**CHALLENGE:** Return, exactly as written, every line from the first line of the data below through the line that contains "# What lies on the outer guard tube".

## START

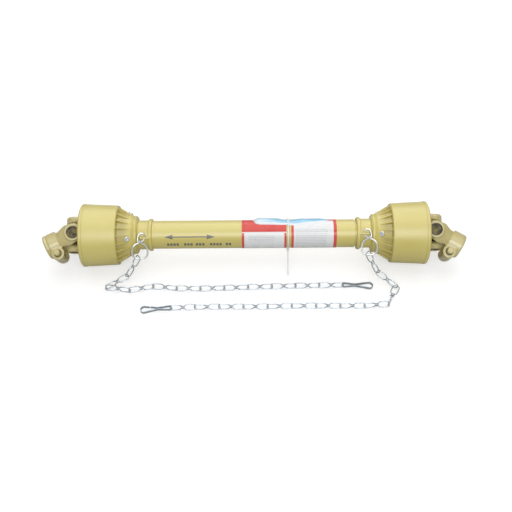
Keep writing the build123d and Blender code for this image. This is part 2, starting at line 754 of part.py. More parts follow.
def snap_hook(side):
    # Spring-steel strip bent into a narrow eye for the chain, a waist and a wide hook.
    points = chain_points(hook_foot(side), chain_route[side], link_total[side])
    last, before = points[-1], points[-2]
    heading = math.degrees(math.atan2(last.Y - before.Y, last.X - before.X))
    far = clip_length - clip_large_radius - clip_small_radius
    inside = Circle(clip_small_radius) + Pos(far, 0) * Circle(clip_large_radius)
    inside += make_face(Polyline(
        (0, clip_small_radius), (far * 0.45, clip_waist / 2), (far, clip_large_radius),
        (far, -clip_large_radius), (far * 0.45, -clip_waist / 2), (0, -clip_small_radius), close=True))
    strip = offset(inside, clip_strip) - inside
    gate = Rot(0, 0, 40) * Rectangle(clip_gate_slit, 4 * clip_strip + 6)
    gate = Pos(far * 0.8, -clip_large_radius) * gate
    body = extrude(strip - gate, clip_width / 2, both=True)
    drop = math.degrees(math.asin((loop_half_width - clip_width / 2 - 0.3) / clip_length))
    seat = clip_small_radius - chain_radius - link_play / 2
    return Pos(last) * Rot(0, 0, heading) * Rot(0, drop, 0) * Pos(seat, 0, 0) * body


# What lies on the outer guard tube

def wrap(low, high, inner, thickness):
    # A piece of ring in the YZ plane, from low to high degrees above level at the front.
    ring = Circle(inner + thickness) - Circle(inner)
    reach = 4 * inner
    corners = [(0.0, 0.0)]
    steps = 6
    for index in range(steps + 1):
        angle = math.radians(low + (high - low) * index / steps)
        corners.append((-reach * math.cos(angle), reach * math.sin(angle)))
    return ring & make_face(Polyline(*corners, close=True))


def across_shaft(sketch, x_from, width):
    # Carries a sketch drawn in (y, z) to the shaft and gives it a width along X.
    return extrude(Plane(origin=(x_from, 0, 0), x_dir=(0, 1, 0), z_dir=(1, 0, 0)) * sketch, width)


def label(start, width):
    seat = guard_tube_radius + wrap_gap
    return across_shaft(wrap(label_low_angle, label_high_angle, seat, label_thickness), start, width)


def leaflet():
    # Folded instruction sheet laid over the tube's back, one corner turned away.
    seat = guard_tube_radius + label_thickness + 2 * wrap_gap
    sheet = across_shaft(wrap(leaflet_low_angle, leaflet_high_angle, seat, leaflet_thickness),
                         leaflet_start, leaflet_width)
    corner = Pos(leaflet_start, 0, seat) * Rot(0, 45, 0) * Box(
        leaflet_corner, 2 * seat, leaflet_corner)
    return sheet - corner


def cable_tie():
    # Nylon tie round tube and leaflet, with its head and the tail that hangs to the ground.
    seat = guard_tube_radius + wrap_gap
    held = Circle(seat) + wrap(
        leaflet_low_angle, leaflet_high_angle, seat, label_thickness + leaflet_thickness + 2 * wrap_gap)
    band = across_shaft(offset(held, tie_thickness) - held, tie_place - tie_width / 2, tie_width)
    turn = math.radians(tie_head_angle)
    out = seat + tie_thickness + tie_head / 2 - 0.6
    head_y, head_z = -out * math.cos(turn), out * math.sin(turn)
    head = Pos(tie_place, head_y, head_z) * Rot(-tie_head_angle, 0, 0) * Box(tie_head, tie_head, tie_head)
    fall = math.asin((head_z - ground - 1.0) / tie_tail_length)
    tail = Pos(tie_place, head_y, head_z) * Rot(math.degrees(fall), 0, 0) * Pos(
        0, -tie_tail_length / 2, 0) * Box(tie_width, tie_tail_length, tie_thickness)
    return band + head + tail


# Assembly

def end_nodes(name, side):
    guard_roll = tractor_guard_roll if side == tractor else implement_guard_roll
    yoke_at = end_place(side, end_yoke_roll)
    bent = yoke_at * Rot(0, 0, bend_of(side))
    sleeve_at = sleeve_place(side)
    guard_at = end_place(side, guard_roll)
    seat_radius = guard_tube_radius if side == tractor else inner_guard_radius
    stop = tube_stop_depth if side == tractor else inner_tube_stop_depth
    shrink = 0 if side == tractor else inner_tube_shrink
    return {
        name + "_end_yoke": [bent * end_yoke(side)],
        name + "_end_yoke_cups": [bent * cup for cup in cups()],
        name + "_end_yoke_circlips": [bent * clip for clip in circlips()],
        name + "_push_pin": [bent * push_pin(side)],
        name + "_pin_clip": [bent * pin_clip(side)],
        name + "_pin_spring": [bent * pin_spring(side)],
        name + "_cross": [yoke_at * cross()],
        name + "_cross_seals": [yoke_at * ring for ring in seals()],
        name + "_grease_nipple": [yoke_at * grease_nipple()],
        name + "_tube_yoke": [sleeve_at * tube_yoke() - tube_socket(side, shrink)],
        name + "_tube_yoke_cups": [sleeve_at * cup for cup in cups()],
        name + "_tube_yoke_circlips": [sleeve_at * clip for clip in circlips()],
        name + "_roll_pin": [sleeve_at * roll_pin()],
        name + "_bearing_ring": [guard_at * bearing_ring()],
        name + "_guard_cone": [guard_at * guard_cone()],
        name + "_guard_collar": [guard_at * guard_collar(seat_radius, stop)],
        name + "_cone_screws": [guard_at * screw for screw in cone_screws()],
        name + "_chain_hook": [guard_at * hook_for(side)],
        name + "_chain": chain(side),
        name + "_snap_hook": [snap_hook(side)],
    }


def hook_for(side):
    # The hook hangs downwards at both ends, so one is the mirror image of the other.
    hook = chain_hook()
    return hook if side == implement else mirror(hook, about=Plane.XZ)


def shaft_nodes():
    seat = joint_x - sleeve_length
    tractor_stop = joint_x - neck_end_place + tube_stop_depth
    implement_stop = joint_x - neck_end_place + inner_tube_stop_depth
    return {
        "outer_drive_tube": [drive_tube(-seat - tube_seat_length, outer_drive_tube_end, 0,
                                        roll_pin_bore(tractor))],
        "inner_drive_tube": [drive_tube(inner_drive_tube_end, seat + tube_seat_length,
                                        inner_tube_shrink, roll_pin_bore(implement))],
        "outer_guard_tube": [turned_ring(-tractor_stop, outer_guard_tube_end, guard_tube_radius,
                                         guard_tube_radius - guard_tube_wall)],
        "inner_guard_tube": [turned_ring(inner_guard_tube_end, implement_stop, inner_guard_radius,
                                         inner_guard_radius - inner_guard_wall)],
        "first_label": [label(first_label_start, first_label_width)],
        "second_label": [label(second_label_start, second_label_width)],
        "leaflet": [leaflet()],
        "cable_tie": [cable_tie()],
    }


def all_nodes():
    nodes = shaft_nodes()
    nodes.update(end_nodes("tractor", tractor))
    nodes.update(end_nodes("implement", implement))
    return nodes


def origin_shift(nodes):
    # The origin is the middle of the footprint, on the ground.
    boxes = [solid.bounding_box() for solids in nodes.values() for solid in solids]
    low = [min(getattr(box.min, axis) for box in boxes) for axis in "XYZ"]
    high = [max(getattr(box.max, axis) for box in boxes) for axis in "XYZ"]
    return (-(low[0] + high[0]) / 2, -(low[1] + high[1]) / 2, -low[2])


def main():
    os.makedirs("parts", exist_ok=True)
    nodes = all_nodes()
    shift = origin_shift(nodes)
    for name, solids in nodes.items():
        placed = [(Pos(*shift) * shape).solid() for shape in solids]
        export_step(placed[0] if len(placed) == 1 else Compound(placed), f"parts/{name}.step")
    print("origin shift", [round(value, 4) for value in shift])


main()
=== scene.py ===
import json
import math

import bpy
from mathutils import Matrix, Vector


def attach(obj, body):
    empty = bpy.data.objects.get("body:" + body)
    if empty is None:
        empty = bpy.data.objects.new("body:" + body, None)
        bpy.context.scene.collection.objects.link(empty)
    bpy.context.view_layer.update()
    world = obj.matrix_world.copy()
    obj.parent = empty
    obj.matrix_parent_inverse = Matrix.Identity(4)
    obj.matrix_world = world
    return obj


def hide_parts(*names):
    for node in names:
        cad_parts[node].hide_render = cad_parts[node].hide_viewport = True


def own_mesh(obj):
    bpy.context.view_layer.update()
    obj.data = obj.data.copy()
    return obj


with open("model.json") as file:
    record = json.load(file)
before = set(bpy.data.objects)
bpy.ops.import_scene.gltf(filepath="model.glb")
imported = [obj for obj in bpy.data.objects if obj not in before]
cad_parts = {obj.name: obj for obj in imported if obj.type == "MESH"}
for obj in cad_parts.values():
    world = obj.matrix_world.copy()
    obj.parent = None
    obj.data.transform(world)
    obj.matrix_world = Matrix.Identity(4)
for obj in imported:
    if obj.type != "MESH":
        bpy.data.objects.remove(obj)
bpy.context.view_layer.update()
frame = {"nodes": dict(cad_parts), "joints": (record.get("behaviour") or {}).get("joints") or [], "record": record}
bpy.ops.object.select_all(action="DESELECT")


def named(entries, name):
    return next(entry for entry in entries if entry["name"] == name)


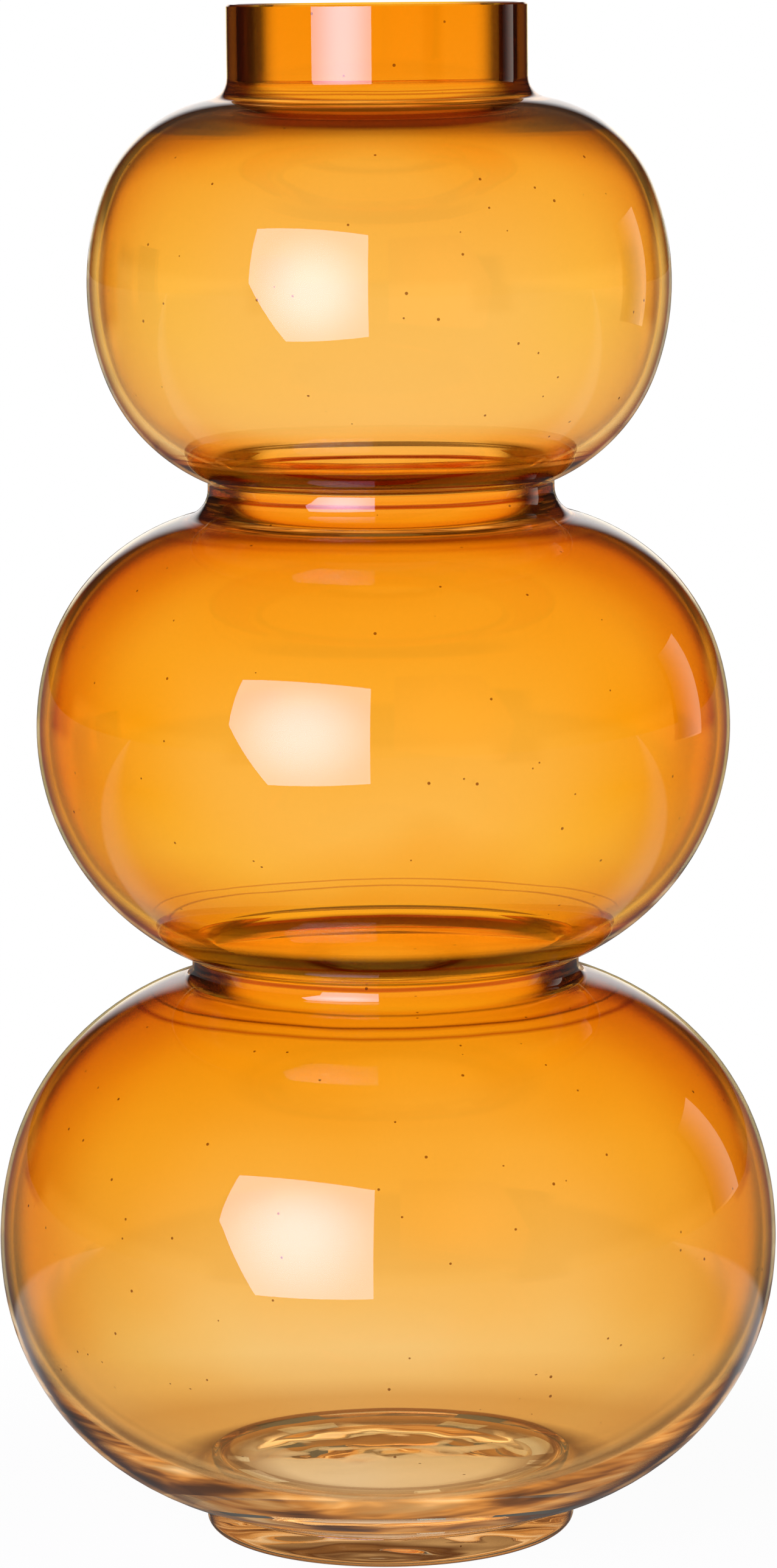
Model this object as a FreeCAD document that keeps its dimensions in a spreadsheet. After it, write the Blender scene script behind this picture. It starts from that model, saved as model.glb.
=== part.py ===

## END

**EXPECTED ANSWER:**
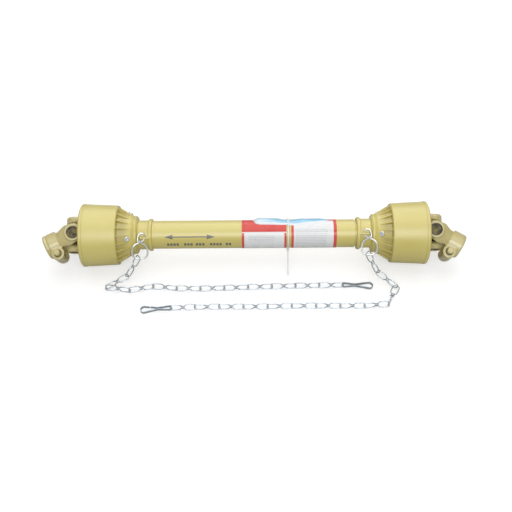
Keep writing the build123d and Blender code for this image. This is part 2, starting at line 754 of part.py. More parts follow.
def snap_hook(side):
    # Spring-steel strip bent into a narrow eye for the chain, a waist and a wide hook.
    points = chain_points(hook_foot(side), chain_route[side], link_total[side])
    last, before = points[-1], points[-2]
    heading = math.degrees(math.atan2(last.Y - before.Y, last.X - before.X))
    far = clip_length - clip_large_radius - clip_small_radius
    inside = Circle(clip_small_radius) + Pos(far, 0) * Circle(clip_large_radius)
    inside += make_face(Polyline(
        (0, clip_small_radius), (far * 0.45, clip_waist / 2), (far, clip_large_radius),
        (far, -clip_large_radius), (far * 0.45, -clip_waist / 2), (0, -clip_small_radius), close=True))
    strip = offset(inside, clip_strip) - inside
    gate = Rot(0, 0, 40) * Rectangle(clip_gate_slit, 4 * clip_strip + 6)
    gate = Pos(far * 0.8, -clip_large_radius) * gate
    body = extrude(strip - gate, clip_width / 2, both=True)
    drop = math.degrees(math.asin((loop_half_width - clip_width / 2 - 0.3) / clip_length))
    seat = clip_small_radius - chain_radius - link_play / 2
    return Pos(last) * Rot(0, 0, heading) * Rot(0, drop, 0) * Pos(seat, 0, 0) * body


# What lies on the outer guard tube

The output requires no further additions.